**WRITTEN INSTRUCTION**
Extract the first line through the line containing "drive_face_angle = 45.0" from the listing below, exactly as written.

┌──

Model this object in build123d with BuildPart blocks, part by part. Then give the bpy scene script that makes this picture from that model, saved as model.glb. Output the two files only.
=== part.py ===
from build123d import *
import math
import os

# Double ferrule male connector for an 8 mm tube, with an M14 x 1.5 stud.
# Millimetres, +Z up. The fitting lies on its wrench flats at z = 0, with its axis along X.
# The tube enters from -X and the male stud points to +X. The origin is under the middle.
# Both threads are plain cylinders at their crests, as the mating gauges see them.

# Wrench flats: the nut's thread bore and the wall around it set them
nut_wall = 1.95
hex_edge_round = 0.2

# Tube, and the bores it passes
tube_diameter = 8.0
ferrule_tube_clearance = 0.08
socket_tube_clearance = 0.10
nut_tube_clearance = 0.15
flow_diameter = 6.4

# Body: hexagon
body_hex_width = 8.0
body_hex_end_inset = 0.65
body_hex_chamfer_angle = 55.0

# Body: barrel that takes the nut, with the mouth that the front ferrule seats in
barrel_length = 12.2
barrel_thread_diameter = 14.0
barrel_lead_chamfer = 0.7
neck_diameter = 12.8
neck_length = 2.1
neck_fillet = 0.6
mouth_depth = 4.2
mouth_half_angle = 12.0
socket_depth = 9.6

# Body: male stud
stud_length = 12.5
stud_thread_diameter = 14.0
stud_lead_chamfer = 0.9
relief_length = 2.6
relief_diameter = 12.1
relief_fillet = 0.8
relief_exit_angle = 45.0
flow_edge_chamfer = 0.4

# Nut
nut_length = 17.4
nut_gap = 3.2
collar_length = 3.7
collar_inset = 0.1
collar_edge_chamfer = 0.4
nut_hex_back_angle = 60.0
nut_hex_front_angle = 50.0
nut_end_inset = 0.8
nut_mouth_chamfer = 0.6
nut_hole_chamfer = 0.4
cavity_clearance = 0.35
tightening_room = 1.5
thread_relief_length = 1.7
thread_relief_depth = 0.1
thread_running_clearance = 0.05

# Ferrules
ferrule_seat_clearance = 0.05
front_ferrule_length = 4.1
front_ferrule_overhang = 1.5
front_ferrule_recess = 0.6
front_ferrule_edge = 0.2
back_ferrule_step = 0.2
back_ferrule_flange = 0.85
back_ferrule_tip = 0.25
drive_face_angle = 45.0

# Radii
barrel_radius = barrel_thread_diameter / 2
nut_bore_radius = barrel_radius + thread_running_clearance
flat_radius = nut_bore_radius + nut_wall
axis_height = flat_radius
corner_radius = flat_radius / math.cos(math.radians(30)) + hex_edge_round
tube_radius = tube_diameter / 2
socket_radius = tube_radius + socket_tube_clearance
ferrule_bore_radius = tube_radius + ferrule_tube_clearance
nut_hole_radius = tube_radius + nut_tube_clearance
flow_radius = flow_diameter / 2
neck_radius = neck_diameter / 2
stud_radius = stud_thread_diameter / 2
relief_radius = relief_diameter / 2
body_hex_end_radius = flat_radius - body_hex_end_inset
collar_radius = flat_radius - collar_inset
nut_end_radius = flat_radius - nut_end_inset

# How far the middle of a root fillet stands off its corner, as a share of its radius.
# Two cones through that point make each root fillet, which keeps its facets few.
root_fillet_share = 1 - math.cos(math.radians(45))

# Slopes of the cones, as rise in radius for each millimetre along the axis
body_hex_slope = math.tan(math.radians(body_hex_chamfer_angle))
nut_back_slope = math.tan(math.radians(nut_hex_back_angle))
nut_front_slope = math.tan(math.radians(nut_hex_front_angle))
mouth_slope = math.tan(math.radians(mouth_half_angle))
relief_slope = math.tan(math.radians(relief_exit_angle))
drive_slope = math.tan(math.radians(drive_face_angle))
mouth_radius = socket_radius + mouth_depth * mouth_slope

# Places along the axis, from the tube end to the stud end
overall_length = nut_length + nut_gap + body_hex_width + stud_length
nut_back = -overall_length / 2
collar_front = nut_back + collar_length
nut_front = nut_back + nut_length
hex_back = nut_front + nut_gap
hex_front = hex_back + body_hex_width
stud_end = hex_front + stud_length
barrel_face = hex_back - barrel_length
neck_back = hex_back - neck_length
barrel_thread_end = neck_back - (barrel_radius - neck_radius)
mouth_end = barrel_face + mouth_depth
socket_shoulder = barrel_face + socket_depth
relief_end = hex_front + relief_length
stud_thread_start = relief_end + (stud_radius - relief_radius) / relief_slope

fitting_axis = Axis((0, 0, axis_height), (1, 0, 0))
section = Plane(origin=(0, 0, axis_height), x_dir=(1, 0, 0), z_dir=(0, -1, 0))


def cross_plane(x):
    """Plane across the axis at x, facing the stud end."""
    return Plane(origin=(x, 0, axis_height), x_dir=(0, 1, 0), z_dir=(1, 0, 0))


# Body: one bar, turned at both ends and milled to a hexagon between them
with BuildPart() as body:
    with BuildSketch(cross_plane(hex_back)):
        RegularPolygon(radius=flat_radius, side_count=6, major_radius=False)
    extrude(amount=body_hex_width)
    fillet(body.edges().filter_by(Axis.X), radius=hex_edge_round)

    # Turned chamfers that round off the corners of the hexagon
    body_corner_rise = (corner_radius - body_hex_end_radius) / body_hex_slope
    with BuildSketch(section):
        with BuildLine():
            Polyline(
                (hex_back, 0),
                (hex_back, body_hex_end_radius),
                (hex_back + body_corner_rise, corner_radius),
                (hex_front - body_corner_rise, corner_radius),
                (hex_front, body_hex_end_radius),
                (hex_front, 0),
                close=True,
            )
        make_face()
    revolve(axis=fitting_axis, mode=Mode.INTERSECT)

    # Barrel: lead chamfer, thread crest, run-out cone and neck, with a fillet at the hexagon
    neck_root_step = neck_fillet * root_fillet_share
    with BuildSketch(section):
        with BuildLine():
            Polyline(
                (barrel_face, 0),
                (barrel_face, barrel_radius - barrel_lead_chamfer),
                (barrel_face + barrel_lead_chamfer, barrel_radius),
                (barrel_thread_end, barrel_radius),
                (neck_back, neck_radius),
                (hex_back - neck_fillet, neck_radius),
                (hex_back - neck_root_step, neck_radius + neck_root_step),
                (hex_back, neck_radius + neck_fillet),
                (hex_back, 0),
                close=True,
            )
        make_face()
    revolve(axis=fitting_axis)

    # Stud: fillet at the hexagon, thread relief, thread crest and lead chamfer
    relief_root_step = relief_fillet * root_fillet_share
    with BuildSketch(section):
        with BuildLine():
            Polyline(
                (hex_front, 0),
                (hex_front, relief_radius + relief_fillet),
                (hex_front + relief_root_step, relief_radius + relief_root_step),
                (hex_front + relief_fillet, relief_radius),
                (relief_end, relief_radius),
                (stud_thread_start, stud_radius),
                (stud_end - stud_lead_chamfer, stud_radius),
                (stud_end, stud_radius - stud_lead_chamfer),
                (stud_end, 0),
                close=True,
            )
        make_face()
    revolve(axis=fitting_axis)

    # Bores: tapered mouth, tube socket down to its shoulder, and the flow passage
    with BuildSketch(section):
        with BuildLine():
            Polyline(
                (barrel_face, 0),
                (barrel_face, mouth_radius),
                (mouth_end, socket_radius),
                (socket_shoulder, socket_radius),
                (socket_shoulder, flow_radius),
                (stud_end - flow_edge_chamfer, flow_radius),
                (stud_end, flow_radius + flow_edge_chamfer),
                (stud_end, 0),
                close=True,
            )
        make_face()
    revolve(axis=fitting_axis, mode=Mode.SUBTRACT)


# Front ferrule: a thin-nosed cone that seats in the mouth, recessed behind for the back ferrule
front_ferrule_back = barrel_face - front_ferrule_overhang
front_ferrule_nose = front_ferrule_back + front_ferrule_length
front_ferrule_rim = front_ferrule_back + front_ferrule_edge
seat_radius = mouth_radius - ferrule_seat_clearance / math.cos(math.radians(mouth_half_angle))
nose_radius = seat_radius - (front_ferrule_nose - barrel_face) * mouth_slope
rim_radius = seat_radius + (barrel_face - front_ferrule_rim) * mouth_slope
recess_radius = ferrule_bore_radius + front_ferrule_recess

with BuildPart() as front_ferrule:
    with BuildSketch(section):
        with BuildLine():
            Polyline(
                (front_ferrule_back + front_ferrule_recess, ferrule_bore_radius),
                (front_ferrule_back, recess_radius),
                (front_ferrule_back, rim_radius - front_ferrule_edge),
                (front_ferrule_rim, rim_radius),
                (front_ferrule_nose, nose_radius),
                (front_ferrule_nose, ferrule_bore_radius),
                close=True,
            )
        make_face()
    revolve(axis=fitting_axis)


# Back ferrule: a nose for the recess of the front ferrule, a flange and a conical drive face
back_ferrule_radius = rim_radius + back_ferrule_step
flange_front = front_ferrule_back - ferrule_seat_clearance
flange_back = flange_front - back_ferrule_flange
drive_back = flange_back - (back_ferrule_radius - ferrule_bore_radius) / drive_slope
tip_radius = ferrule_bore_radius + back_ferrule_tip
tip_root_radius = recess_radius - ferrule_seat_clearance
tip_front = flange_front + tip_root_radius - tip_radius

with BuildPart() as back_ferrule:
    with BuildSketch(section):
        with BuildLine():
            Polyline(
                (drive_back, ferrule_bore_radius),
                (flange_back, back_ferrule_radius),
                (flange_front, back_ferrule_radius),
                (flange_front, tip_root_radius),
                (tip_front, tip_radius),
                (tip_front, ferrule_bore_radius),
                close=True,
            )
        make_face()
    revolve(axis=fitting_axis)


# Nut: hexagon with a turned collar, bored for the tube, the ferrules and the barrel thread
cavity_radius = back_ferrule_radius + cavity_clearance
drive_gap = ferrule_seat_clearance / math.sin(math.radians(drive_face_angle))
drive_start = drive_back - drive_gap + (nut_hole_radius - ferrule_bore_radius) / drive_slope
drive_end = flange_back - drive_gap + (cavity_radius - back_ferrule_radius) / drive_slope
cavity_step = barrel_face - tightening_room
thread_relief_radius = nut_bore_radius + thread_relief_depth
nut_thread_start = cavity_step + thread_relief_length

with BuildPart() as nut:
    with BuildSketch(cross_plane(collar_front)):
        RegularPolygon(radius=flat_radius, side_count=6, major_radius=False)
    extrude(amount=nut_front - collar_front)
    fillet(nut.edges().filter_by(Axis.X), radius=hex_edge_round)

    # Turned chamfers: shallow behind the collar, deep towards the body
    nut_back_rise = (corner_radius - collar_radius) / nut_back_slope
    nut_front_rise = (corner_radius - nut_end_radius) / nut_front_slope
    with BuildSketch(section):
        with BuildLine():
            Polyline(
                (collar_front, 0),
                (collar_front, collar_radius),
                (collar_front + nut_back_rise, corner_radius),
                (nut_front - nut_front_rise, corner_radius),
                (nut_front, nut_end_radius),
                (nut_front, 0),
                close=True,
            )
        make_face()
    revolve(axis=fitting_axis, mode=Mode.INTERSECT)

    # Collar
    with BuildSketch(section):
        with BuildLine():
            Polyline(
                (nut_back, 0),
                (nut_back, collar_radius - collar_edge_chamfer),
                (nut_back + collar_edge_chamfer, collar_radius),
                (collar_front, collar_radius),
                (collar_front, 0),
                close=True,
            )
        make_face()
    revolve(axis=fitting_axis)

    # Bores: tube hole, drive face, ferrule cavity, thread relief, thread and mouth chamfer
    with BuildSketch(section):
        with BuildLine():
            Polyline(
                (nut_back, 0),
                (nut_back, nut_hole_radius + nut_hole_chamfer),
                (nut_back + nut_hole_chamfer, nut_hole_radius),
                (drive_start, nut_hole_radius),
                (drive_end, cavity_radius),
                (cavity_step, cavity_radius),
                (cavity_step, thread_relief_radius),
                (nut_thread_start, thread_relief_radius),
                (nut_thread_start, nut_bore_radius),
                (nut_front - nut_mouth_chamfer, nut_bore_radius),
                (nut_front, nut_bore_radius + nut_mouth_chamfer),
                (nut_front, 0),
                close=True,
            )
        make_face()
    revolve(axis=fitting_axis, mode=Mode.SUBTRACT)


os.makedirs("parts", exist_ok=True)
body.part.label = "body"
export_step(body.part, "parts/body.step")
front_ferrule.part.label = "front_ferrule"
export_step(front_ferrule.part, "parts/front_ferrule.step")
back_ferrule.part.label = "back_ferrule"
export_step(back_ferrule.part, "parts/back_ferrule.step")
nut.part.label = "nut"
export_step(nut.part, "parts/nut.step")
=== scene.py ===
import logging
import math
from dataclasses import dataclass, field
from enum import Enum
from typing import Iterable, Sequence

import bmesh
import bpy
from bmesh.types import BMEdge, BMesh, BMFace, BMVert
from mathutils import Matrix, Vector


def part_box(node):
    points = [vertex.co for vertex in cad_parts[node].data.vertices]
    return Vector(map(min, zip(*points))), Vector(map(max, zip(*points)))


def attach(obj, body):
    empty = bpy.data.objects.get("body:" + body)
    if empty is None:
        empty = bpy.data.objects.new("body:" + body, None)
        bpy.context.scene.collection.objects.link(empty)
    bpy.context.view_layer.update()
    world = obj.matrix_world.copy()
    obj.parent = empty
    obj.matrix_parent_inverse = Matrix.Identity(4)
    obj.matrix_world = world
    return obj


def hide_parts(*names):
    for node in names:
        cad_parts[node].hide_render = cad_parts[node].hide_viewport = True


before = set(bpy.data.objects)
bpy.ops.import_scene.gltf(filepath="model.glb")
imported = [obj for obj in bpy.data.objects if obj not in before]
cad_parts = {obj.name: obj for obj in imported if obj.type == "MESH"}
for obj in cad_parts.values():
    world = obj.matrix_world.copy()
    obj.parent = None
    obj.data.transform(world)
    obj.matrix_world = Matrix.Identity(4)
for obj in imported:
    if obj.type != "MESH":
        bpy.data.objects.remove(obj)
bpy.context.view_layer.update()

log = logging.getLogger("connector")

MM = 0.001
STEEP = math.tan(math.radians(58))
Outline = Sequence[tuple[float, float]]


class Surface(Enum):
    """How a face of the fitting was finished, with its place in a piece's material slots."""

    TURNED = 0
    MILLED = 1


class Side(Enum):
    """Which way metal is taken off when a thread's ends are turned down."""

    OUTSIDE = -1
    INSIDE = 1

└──

**EXERCISE RESPONSE**
Model this object in build123d with BuildPart blocks, part by part. Then give the bpy scene script that makes this picture from that model, saved as model.glb. Output the two files only.
=== part.py ===
from build123d import *
import math
import os

# Double ferrule male connector for an 8 mm tube, with an M14 x 1.5 stud.
# Millimetres, +Z up. The fitting lies on its wrench flats at z = 0, with its axis along X.
# The tube enters from -X and the male stud points to +X. The origin is under the middle.
# Both threads are plain cylinders at their crests, as the mating gauges see them.

# Wrench flats: the nut's thread bore and the wall around it set them
nut_wall = 1.95
hex_edge_round = 0.2

# Tube, and the bores it passes
tube_diameter = 8.0
ferrule_tube_clearance = 0.08
socket_tube_clearance = 0.10
nut_tube_clearance = 0.15
flow_diameter = 6.4

# Body: hexagon
body_hex_width = 8.0
body_hex_end_inset = 0.65
body_hex_chamfer_angle = 55.0

# Body: barrel that takes the nut, with the mouth that the front ferrule seats in
barrel_length = 12.2
barrel_thread_diameter = 14.0
barrel_lead_chamfer = 0.7
neck_diameter = 12.8
neck_length = 2.1
neck_fillet = 0.6
mouth_depth = 4.2
mouth_half_angle = 12.0
socket_depth = 9.6

# Body: male stud
stud_length = 12.5
stud_thread_diameter = 14.0
stud_lead_chamfer = 0.9
relief_length = 2.6
relief_diameter = 12.1
relief_fillet = 0.8
relief_exit_angle = 45.0
flow_edge_chamfer = 0.4

# Nut
nut_length = 17.4
nut_gap = 3.2
collar_length = 3.7
collar_inset = 0.1
collar_edge_chamfer = 0.4
nut_hex_back_angle = 60.0
nut_hex_front_angle = 50.0
nut_end_inset = 0.8
nut_mouth_chamfer = 0.6
nut_hole_chamfer = 0.4
cavity_clearance = 0.35
tightening_room = 1.5
thread_relief_length = 1.7
thread_relief_depth = 0.1
thread_running_clearance = 0.05

# Ferrules
ferrule_seat_clearance = 0.05
front_ferrule_length = 4.1
front_ferrule_overhang = 1.5
front_ferrule_recess = 0.6
front_ferrule_edge = 0.2
back_ferrule_step = 0.2
back_ferrule_flange = 0.85
back_ferrule_tip = 0.25
drive_face_angle = 45.0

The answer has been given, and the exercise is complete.